The headmistress of GSs school actively encouraged the children to walk to and from school in their last year at junior school. She even had a bike shed put up.
Interestingly they organised themselves in to groups who could walk together from a geographical point of view. GS also got the others to follow what I had been doing with him at a slightly lopsided crossroad junction. Some drivers slalomed across at great speed. Walking into the side road a few yards which would give the speeders time to see you and stop so was safer than crossing the wider part of the road entrance. They obviously observe and understand very much more than we sometimes give them credit for.
Here Primary children are delivered and collected by designated adults, there are 5 plus family for DGS, 2 friends of mine and 3 of DDs and SIL. A lot of the schools here cover from 2.5 yrs to 18 with the different schools in adjoining buildings. DGS went to Maternal 2.5 and is now in Primary in the same school.
The stricter rules came about after the child kidnaps and murders in the 90s.
There’s nothing like being on a Forum to give you a complex, eh, Callistemon ?
I read your post and thought how lovely, and there’s a cut-off point/advisory age so that parents and kids know what’s required.
But yes, in these crazy times and with all the worries that go with that for small children, you probably do live ‘somewhere odd’. Lucky old you!
Up to Y6 the children in my DGDs school are expected to be delivered and collected. Now my Y6 and Y5 DGDs (just 11 and 9) walk to and from school (about 3 minutes and only one main(ish) road to cross on their own. I've noticed a definite confidence and maturity growth at being allowed to do this from both of them. Eldest always double checks that I will be home at 3.15pm. It's all part of growing up (and a bonus as I can stay in my dressing gown until they leave in the morning).

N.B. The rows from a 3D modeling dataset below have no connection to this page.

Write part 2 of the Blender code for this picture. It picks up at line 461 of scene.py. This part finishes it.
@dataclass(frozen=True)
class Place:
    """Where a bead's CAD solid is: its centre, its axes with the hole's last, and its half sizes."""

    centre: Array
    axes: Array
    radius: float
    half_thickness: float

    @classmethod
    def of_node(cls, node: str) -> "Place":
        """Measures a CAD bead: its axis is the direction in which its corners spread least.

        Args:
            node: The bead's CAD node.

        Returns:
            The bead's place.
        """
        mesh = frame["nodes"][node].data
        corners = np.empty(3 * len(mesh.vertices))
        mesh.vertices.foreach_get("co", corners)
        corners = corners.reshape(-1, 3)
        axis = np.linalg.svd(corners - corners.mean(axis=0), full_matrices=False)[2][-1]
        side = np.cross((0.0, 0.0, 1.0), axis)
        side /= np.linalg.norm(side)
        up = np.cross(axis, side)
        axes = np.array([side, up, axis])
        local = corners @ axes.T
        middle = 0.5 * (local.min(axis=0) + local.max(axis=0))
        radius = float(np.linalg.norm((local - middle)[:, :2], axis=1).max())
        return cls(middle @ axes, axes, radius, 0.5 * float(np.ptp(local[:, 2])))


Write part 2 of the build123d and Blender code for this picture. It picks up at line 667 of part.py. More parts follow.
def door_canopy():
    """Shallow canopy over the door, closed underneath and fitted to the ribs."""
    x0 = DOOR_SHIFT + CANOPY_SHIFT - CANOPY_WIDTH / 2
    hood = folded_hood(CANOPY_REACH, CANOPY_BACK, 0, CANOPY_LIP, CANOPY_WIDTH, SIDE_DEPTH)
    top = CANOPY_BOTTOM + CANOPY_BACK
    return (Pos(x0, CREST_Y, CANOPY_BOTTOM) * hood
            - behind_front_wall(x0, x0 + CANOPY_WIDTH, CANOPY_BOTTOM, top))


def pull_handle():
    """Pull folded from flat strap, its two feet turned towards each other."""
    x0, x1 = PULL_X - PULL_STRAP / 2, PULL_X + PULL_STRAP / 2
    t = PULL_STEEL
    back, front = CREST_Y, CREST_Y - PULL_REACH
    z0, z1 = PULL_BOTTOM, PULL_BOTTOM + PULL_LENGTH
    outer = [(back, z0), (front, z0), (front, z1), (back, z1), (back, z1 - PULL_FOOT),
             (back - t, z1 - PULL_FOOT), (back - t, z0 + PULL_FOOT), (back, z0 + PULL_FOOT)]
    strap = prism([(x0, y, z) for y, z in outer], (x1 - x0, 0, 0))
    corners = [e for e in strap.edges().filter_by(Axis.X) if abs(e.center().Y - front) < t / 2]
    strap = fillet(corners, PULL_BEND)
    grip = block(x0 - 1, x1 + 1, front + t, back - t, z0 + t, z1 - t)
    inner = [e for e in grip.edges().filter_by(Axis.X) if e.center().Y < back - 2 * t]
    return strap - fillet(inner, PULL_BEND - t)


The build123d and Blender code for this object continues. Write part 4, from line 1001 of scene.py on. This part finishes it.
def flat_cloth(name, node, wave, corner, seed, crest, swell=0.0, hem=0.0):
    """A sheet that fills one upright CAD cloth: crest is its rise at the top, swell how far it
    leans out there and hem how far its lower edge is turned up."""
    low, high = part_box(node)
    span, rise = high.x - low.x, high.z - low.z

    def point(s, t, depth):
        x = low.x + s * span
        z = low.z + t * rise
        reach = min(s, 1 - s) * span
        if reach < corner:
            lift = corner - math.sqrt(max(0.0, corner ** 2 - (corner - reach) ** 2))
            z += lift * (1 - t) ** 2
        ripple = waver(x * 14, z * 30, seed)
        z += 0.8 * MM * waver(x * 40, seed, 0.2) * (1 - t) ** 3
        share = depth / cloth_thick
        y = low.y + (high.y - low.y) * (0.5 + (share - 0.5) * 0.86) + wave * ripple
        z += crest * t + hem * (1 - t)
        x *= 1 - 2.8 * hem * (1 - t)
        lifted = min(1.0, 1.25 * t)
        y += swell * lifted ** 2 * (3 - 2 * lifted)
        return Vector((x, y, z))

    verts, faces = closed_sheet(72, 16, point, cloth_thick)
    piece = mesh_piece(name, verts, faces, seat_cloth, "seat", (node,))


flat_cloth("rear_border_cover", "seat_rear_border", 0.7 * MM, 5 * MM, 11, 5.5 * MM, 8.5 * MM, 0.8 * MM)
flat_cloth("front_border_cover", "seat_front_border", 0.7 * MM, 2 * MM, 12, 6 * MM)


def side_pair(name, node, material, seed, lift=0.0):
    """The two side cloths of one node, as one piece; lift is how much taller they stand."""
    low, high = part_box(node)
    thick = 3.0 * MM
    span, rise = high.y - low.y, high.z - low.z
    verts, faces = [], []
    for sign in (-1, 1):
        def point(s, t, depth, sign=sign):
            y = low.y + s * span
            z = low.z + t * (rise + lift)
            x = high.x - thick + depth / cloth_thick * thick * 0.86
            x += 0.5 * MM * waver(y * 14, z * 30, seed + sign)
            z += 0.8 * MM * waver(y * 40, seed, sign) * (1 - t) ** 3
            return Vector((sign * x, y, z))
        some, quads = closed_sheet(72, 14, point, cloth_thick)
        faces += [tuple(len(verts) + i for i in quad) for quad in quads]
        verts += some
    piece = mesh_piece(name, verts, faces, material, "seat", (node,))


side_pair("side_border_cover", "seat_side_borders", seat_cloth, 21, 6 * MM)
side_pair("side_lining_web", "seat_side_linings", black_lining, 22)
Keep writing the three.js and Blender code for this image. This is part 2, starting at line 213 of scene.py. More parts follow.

And I'm left wondering if we live somewhere odd 
I thought the advice was that primary schools should all do that now.
Some children will be 'looked after children' and it essential that a designated person is sent to pick up the child.
Ooh Jane I think that really would cause ructions! I would have been livid if either sets of grandparents had done that!
Our DSs were walking to school from when they were seven. They weren't main roads though, and they walked with others.
My first time coming home on the bus was with my younger sister. I was aged about 9. When we got to the bus stop our grandparents had hidden round the corner to see we'd made it that far. Then they gave us a lift home which was a bit disappointing as we'd looked forward to the bus journey.
Could you do something similar? Maybe just happen to be round the corner at some spot on his walk home?
I was so much more cautious with my children than my parents were with us. Your worries are understandable, but I imagine his mother would have done plenty of trial runs and primed him accordingly. As others have said, we all managed, 60 or so years ago, albeit with less traffic. I often did a 30 minute walk to and from my school aged 5 with my 7 year old brother and friend up the road aged 6. Previous generations were far more independent from an early age, which in many ways stood us in good stead for the future. I believe children in Germany, Holland and possibly other countries are encouraged to go to and from school from an early age independently.
I've just reread my reply and I must have been having a toothache or something as it was a bit brusque and brutal! I apologise if it sounded that way, although you are very gracious. ?. Of course you will worry but I agree with others who said, if you must raise it with dd, be positive about how grown up he is.